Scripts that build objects
╭──

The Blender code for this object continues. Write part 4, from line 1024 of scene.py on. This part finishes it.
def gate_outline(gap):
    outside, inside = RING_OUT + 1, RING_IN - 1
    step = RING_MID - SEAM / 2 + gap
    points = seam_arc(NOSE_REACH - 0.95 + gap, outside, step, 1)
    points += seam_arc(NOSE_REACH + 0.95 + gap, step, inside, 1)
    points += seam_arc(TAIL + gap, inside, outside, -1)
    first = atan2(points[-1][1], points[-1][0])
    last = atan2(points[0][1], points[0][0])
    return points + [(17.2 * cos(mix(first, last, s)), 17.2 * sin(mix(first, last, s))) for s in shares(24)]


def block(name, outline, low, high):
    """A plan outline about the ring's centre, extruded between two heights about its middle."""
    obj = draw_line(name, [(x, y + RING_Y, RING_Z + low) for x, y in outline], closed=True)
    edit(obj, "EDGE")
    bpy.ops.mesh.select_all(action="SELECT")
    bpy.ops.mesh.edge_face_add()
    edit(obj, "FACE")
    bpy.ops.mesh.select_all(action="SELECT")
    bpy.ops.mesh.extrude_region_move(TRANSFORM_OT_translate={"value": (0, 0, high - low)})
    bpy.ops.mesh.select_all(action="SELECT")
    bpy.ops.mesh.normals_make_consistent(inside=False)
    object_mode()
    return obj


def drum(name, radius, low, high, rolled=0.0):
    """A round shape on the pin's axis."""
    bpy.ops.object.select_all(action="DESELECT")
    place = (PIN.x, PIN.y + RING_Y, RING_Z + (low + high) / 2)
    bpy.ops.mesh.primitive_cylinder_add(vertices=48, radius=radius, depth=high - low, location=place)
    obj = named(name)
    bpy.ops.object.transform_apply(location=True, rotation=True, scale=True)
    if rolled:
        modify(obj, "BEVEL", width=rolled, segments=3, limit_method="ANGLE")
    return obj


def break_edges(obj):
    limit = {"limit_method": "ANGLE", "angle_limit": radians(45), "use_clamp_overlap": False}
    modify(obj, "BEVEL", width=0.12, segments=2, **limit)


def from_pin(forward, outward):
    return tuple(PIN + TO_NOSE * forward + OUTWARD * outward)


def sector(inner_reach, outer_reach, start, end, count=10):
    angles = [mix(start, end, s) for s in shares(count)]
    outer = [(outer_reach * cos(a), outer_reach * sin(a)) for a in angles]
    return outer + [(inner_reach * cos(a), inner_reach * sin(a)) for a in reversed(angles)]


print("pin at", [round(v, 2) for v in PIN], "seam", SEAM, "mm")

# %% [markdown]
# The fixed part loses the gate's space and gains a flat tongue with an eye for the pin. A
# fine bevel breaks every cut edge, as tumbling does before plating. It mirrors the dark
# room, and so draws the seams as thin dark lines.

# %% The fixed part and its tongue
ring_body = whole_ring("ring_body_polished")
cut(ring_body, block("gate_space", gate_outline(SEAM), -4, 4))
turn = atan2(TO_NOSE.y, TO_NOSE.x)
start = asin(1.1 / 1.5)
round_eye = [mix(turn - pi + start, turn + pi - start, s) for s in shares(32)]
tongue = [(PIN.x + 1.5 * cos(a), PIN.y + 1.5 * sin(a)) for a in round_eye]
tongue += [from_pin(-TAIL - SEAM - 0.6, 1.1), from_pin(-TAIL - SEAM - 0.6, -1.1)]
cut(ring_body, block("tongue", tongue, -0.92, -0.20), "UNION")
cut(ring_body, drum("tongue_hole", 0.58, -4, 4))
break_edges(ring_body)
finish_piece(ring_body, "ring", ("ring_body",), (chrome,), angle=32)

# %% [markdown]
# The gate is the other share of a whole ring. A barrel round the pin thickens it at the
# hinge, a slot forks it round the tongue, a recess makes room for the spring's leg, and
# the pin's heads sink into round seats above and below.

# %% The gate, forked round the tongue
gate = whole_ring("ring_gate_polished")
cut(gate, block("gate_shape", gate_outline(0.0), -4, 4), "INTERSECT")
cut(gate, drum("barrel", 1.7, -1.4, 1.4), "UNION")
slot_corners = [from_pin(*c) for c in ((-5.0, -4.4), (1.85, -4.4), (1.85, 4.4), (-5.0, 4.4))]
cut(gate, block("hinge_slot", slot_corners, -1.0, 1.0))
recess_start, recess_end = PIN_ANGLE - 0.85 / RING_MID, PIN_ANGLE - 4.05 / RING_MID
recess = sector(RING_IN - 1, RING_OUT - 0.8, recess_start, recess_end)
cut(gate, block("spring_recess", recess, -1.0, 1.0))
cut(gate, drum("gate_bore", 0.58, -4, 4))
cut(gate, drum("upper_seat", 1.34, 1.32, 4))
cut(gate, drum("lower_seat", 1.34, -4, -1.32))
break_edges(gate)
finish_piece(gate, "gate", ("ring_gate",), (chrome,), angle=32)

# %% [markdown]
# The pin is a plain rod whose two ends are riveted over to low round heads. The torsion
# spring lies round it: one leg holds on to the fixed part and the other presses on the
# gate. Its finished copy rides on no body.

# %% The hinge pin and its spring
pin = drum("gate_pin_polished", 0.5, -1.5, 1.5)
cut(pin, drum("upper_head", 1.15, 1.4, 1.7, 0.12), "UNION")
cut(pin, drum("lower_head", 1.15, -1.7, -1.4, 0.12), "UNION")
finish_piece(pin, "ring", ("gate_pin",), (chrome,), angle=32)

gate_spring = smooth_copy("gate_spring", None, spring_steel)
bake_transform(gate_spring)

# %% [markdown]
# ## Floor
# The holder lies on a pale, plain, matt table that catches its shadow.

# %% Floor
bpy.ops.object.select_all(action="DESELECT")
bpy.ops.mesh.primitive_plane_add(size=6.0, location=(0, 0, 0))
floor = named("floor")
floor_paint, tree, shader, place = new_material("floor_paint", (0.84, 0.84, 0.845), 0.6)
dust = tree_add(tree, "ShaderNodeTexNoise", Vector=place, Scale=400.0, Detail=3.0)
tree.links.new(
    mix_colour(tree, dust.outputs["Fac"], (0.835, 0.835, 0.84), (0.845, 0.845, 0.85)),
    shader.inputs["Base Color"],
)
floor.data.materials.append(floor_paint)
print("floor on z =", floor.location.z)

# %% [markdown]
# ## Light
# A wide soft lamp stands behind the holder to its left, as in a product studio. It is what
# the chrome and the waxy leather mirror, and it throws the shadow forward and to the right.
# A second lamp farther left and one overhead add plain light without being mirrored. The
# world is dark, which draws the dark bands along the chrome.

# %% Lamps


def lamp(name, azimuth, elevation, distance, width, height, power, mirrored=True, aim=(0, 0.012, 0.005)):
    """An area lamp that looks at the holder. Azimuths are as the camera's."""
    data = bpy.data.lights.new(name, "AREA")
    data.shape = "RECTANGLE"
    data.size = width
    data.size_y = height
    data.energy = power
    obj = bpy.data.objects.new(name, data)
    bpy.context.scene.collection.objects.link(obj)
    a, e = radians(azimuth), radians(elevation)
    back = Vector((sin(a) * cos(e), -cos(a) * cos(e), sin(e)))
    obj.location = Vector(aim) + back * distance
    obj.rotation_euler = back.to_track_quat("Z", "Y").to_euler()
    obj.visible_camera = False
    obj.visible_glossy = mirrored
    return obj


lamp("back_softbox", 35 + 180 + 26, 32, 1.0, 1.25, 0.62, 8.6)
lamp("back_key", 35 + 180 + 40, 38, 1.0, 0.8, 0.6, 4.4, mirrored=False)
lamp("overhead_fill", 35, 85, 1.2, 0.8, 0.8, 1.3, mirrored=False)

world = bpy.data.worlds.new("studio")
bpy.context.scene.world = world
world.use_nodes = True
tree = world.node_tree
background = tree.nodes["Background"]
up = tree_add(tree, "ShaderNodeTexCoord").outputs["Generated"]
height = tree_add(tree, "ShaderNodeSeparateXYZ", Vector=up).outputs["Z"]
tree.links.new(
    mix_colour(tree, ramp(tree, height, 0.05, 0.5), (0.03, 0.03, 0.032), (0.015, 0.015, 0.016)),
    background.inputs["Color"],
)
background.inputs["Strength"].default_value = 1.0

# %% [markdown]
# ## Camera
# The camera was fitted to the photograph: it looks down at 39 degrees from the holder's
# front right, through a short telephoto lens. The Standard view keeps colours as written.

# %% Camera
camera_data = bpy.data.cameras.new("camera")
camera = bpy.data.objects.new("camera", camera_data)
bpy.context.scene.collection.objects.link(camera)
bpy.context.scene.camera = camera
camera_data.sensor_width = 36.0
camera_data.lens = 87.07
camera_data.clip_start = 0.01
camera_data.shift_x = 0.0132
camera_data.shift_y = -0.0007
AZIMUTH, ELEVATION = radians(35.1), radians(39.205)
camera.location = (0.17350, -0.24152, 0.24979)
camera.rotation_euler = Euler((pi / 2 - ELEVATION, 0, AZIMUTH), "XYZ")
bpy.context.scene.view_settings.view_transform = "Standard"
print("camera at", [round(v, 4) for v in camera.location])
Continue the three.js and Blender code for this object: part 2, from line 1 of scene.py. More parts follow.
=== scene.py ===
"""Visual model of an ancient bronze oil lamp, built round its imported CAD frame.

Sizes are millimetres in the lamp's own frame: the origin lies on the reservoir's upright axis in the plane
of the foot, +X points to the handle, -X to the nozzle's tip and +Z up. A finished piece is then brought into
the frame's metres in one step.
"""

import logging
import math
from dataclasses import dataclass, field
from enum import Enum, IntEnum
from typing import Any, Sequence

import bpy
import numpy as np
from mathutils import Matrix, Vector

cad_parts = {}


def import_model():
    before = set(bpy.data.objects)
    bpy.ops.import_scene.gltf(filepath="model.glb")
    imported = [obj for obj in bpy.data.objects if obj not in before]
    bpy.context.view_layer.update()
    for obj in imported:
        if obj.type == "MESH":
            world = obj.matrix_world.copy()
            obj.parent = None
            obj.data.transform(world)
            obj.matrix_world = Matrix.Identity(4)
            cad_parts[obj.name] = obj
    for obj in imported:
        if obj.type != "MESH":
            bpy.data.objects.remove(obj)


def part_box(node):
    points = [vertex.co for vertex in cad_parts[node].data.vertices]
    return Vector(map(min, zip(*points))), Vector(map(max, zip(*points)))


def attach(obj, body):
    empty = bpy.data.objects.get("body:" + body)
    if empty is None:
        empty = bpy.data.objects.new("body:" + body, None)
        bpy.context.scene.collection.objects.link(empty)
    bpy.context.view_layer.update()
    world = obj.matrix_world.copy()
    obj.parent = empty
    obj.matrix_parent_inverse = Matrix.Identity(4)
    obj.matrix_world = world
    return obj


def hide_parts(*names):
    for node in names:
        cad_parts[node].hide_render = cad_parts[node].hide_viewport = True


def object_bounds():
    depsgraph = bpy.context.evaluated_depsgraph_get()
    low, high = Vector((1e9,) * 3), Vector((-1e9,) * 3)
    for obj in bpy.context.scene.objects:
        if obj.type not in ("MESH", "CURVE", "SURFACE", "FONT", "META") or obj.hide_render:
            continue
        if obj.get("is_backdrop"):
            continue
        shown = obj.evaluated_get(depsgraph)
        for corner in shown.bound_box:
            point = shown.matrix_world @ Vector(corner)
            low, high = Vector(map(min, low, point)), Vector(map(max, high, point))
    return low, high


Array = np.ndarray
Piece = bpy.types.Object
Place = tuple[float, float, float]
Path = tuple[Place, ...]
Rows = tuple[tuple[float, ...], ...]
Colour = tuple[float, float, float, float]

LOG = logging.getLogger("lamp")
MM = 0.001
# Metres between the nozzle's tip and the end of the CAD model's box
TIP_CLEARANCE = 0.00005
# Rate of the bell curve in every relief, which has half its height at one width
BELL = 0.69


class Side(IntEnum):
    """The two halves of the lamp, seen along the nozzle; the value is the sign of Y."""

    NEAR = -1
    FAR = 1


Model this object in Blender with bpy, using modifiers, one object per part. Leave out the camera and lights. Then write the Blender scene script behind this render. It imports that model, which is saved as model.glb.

╰──

◆ **Exercise objective**
Restate, please, word for word the span of records running from the first line to the line bearing "return points +", both included, and nothing outside it.

◆ **Solved exercise**
The Blender code for this object continues. Write part 4, from line 1024 of scene.py on. This part finishes it.
def gate_outline(gap):
    outside, inside = RING_OUT + 1, RING_IN - 1
    step = RING_MID - SEAM / 2 + gap
    points = seam_arc(NOSE_REACH - 0.95 + gap, outside, step, 1)
    points += seam_arc(NOSE_REACH + 0.95 + gap, step, inside, 1)
    points += seam_arc(TAIL + gap, inside, outside, -1)
    first = atan2(points[-1][1], points[-1][0])
    last = atan2(points[0][1], points[0][0])
    return points + [(17.2 * cos(mix(first, last, s)), 17.2 * sin(mix(first, last, s))) for s in shares(24)]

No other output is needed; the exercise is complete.